The issue has become more energized in recent decades by the rise of Islamic terrorism, and especially since the major attacks on Sept. 11, 2001. President George W. Bush was quick to note that the U.S.’s conflict was not with Islam itself, which he characterized as “peace.” But others have noted passages in the Quran that call for the extermination of “infidels” (non-Muslims) and suggest that advocating genocide ought to be viewed far more sternly than advocating, say, polygamy. Some have proposed various forms of discrimination against Islam for this reason, while others have opposed some government policies—such as President Trump’s travel ban—as being a violation of the First Amendment.

Politics aside, it’s always helpful to return to first principles. What basis, if any, is there in Scripture for religious freedom? If there’s such a thing as absolute truth, why should we allow people to believe falsehood? And what guidance does the Scripture give us on the thorny religious issues that have led to such conflict?

Let me suggest a few clear biblical principles that we can apply to this question:

  • There is truth, and there is error. Truth is not relative. The Scripture identifies truth, essentially, as whatever God thinks (John 3:33; Titus 1:2; Rom. 1:25). Jesus identifies Himself as the truth (John 14:6), and virtually the entire Gospel of John is an account of Jesus rejecting and correcting the error-filled thinking of everyone He interacts with. So truth matters.
  • The consequences of error are infinite and eternal. There is a heaven, and there is a hell—an eternal one (Mark 9:44)—and the difference is simply in the acknowledging of the truth (2 Thess. 2:10).
  • Human beings are created in the image of God (Gen. 1:26–27). They are of infinite value.
  • God has created humans for relationship with Him (John 17:3). This is not sterile or mechanical, but heartfelt. That’s how relationships work.
  • So this relationship must extend to the heart, to the will, to the emotions, as well as to the intellect (Deut. 6:5).

Now, these things being the case, of what use is it to compel conversion at the point of a sword? Will God be moved to receive sinners who came to Him because they were forced to? Is He that unaware? Of course not.

And that serves as the theological basis for religious freedom. From a governmental perspective, you don’t—can’t—compel religious belief. You let the citizen think as he pleases. You don’t compel him to believe one thing by establishing a state religion, nor do you compel him not to think something else by prohibiting the free exercise of his own religion. That policy is exactly in line with the biblical position on the nature of genuine faith.

Now. What about Islam and those commands to kill the infidels?

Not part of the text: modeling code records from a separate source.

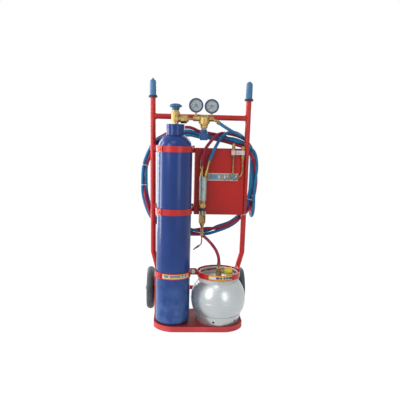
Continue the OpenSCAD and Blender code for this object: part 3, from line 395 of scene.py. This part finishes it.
# Each material's CAD nodes
FINISH = {
    TRAY: "base_tray",
    RED: "upright_left upright_right top_crossbar strap_rails axle_carrier hose_hooks "
         "rail_straps lower_strap strap_arms gas_hoop",
    BOX_RED: "toolbox",
    STEEL: "axle_rod axle_hardware valve_spindle adjusting_screw torch_holder",
    BOLTS: "fasteners",
    BRASS: "cylinder_valve regulator_body regulator_bonnet union_nut outlet_fitting torch_inlets "
           "front_knob torch_valve_block gas_valve",
    DARK_BRASS: "torch_union_nut spare_nozzles hose_clamps",
    BRONZE: "bush_left bush_right",
    COPPER: "torch_neck",
    NICKEL: "torch_tip",
    GRIP: "grips",
    TYRE: "tyre_left tyre_right",
    RIM: "rim_left rim_right",
    BLUE: "oxygen_cylinder neck_ring",
    KNOB_BLUE: "adjusting_knob",
    WHEEL_BLUE: "valve_handwheel",
    KNOB_DARK: "control_ring",
    CASE: "gauge_cases",
    DIAL: "gauge_dials",
    LENS: "gauge_lenses",
    NEEDLE: "needle_left needle_right",
    SILVER: "gas_cylinder gas_foot_ring",
    COLLAR: "gas_collar",
    RACK: "nozzle_rack",
    YELLOW: "gas_valve_knob",
    HANDLE: "torch_handle",
    HOSE_BLUE: "hose_coil oxygen_lead oxygen_torch_hose",
    HOSE_RED: "fuel_lead fuel_torch_hose",
}
for material, names in FINISH.items():
    for name in names.split():
        mesh = nodes[name].data
        mesh.materials.clear()
        mesh.materials.append(material)

# ---------- hoses ----------

HOSE_D = 14
ROUTE_STEPS = 4


def eased(share):
    """A share from 0 to 1 with a soft start and end."""
    return share * share * (3 - 2 * share)


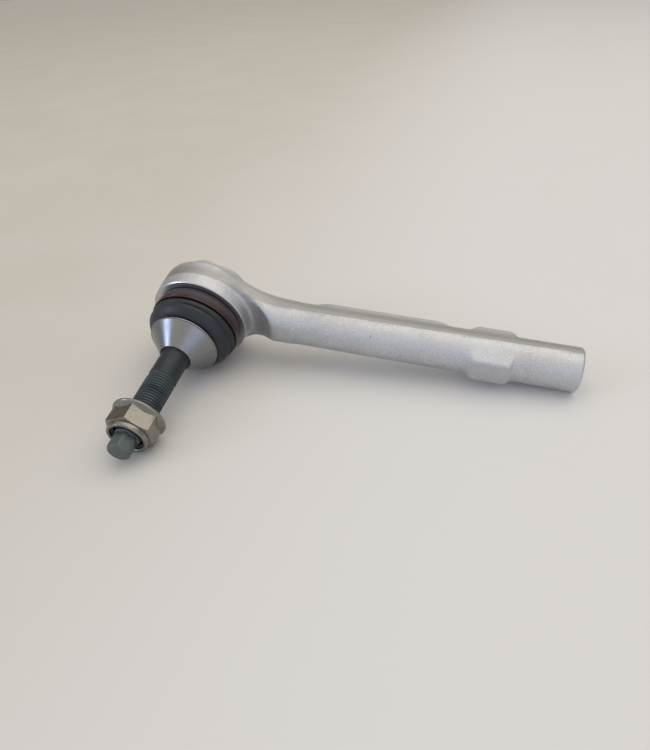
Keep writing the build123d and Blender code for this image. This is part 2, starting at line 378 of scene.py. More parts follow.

Killing the infidels would be, well, wrong. Illegal. Killing pretty much anybody is illegal, except in very limited cases, and it should be. God told Noah that at the very reinstitution of human civilization (Gen. 9:6), and He enshrined it in the Ten Commandments as well (Exod. 20:13). If your religion tells you to kill the infidels, then you’re going to come into conflict with the legal system, and you’ll have just a very few choices:

  • Kill the infidels, and face the legal consequences, up to and including death.
  • Leave the country, and kill infidels somewhere else.
  • Don’t kill the infidels, even though your religion says to.

Now, here’s the thing. Religions are not homogeneous. Within Christianity, there are multiple schools of interpretation of the Scripture. Luther and Zwingli had a huge fight over whether Jesus’ body was in the communion elements “really” or “spiritually,” and Luther famously consigned Zwingli to the nether regions for his (latter) view. Even among Baptists it’s rare to find two of them who agree on everything. Followers of a religion need to be dealt with as individuals, not as classes.

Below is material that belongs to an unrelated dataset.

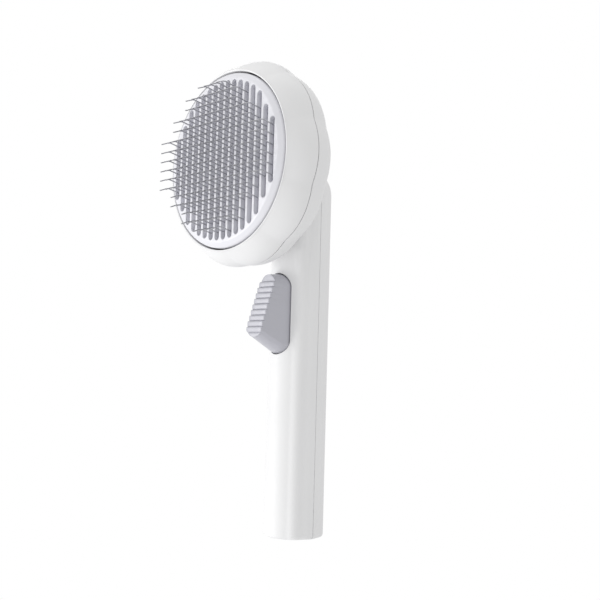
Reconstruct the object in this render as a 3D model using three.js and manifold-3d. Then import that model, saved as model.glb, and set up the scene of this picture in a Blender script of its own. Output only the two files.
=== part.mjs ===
// Self-cleaning slicker brush, in millimetres.
// +Z runs up the handle, the pins and the trigger face -Y, and the origin is the middle of the
// flat end of the handle. Squeezing the trigger tilts its arm, and the arm pushes the slotted
// stripper plate out along -Y until the hair slides off the pins.
import * as THREE from 'three';
import { mergeVertices } from 'three/addons/utils/BufferGeometryUtils.js';
import Module from 'manifold-3d';

const wasm = await Module();
wasm.setup();

// Clearances
const GAP = 0.3;
const SCREW_HOLE = 1.3;

// Handle: a fluted column, closed at both ends, split into a front and a rear half
const HANDLE_TOP = 154.2;
const HANDLE_HALF_WIDTH = 12.1;
const HANDLE_HALF_DEPTH = 12.2;
const FLUTE_GROOVES = [[6.5, -9.9], [10.7, -5], [10.7, 5], [6.5, 9.9]];
const FLUTE_BULGES = [0.095, 0.14, 0.095, 0.177];
const FLUTE_STEPS = 4;
const CAVITY_CORNERS = [[0, -9.9], [5.3, -8.6], [8.9, -4.6], [9.9, 0], [8.9, 4.6], [5.3, 8.6], [0, 9.9]];
const HANDLE_FOOT = [[0, 1.5], [0.5, 0.55], [1.9, 0]];
const SHOULDER_Z = 141.7;
const SHOULDER_INSET = 9;
const SHOULDER_ANGLES = [0, 30, 50, 68, 82];
const CAVITY_FLOOR = 2.4;
const CAVITY_LEVELS = [[2.4, 0.6], [3.4, 0], [140.7, 0], [147.7, 1.8], [151.1, 4.5]];
const END_TONGUE = 4;
const PEG_RADIUS = 1.5;
const PEG_END = -4.5;
const SOCKET_RADIUS = 2.8;
const SOCKET_END = -0.5;
const PEG_HOLE_END = -7;
const PEG_PLACES = [[0, 15, 10.6], [0, 40, 10.6], [0, 65, 10.6], [-6.6, 120.7, 8.3], [6.6, 120.7, 8.3]];
const PIVOT_RIB_X = [7.2, 10.4];
const PIVOT_RIB_HALF_HEIGHT = 4;
const PIVOT_RIB_REACH = 7;
const SCREW_SEAT_X = [3.6, 9];
const SCREW_SEAT_Z = [128, 139.9];
const FINGER_WINDOW_HALF_WIDTH = 4;
const FINGER_WINDOW_Z = [140.2, 147.9];
const FAR = 20;

// Head: a round lobed drum facing -Y, made of a front and a rear shell
const HEAD_Z = 151.3;
const LOBES = 10;
const LOBE_DEPTH = 0.03;
const LOBE_SHARPNESS = 0.9;
const HEAD_RIM_RADIUS = 36.45;
const HEAD_SEAM_RADIUS = 42.2;
const HEAD_BACK_RADIUS = 14;
const HEAD_FRONT = -42;
const HEAD_SEAM = -30.6;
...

As we might expect, then, there are lots of Muslims who interpret the Qu’ran in ways that do not require them to kill any infidels. As long as they’re willing to abide by the law, there is no legal basis to discriminate against them. And, according to US legal tradition, we can’t assume that they’re going to violate the law unless they give us individual reason to think they will.

But what about the fact that they believe in a serious error, one with eternal consequences?

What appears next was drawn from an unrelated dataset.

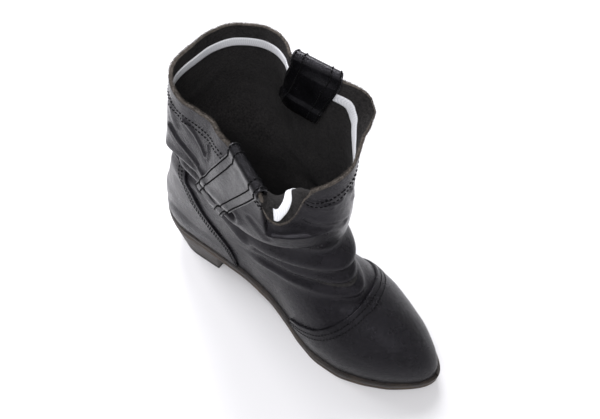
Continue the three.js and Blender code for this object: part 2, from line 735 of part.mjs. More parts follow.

That, my friend, is what the Great Commission is all about. The Father, the Son, and the Holy Spirit are united in a great plan to extend Their grace—and truth—to people from every kingdom, tribe, tongue, and nation, and They—He—have (has?) enlisted us to be the agents of that grace. The world has come to our neighborhood and is speaking our language. Take the message of grace to all those around you. Disarm the enemy, eternally, one soul at a time.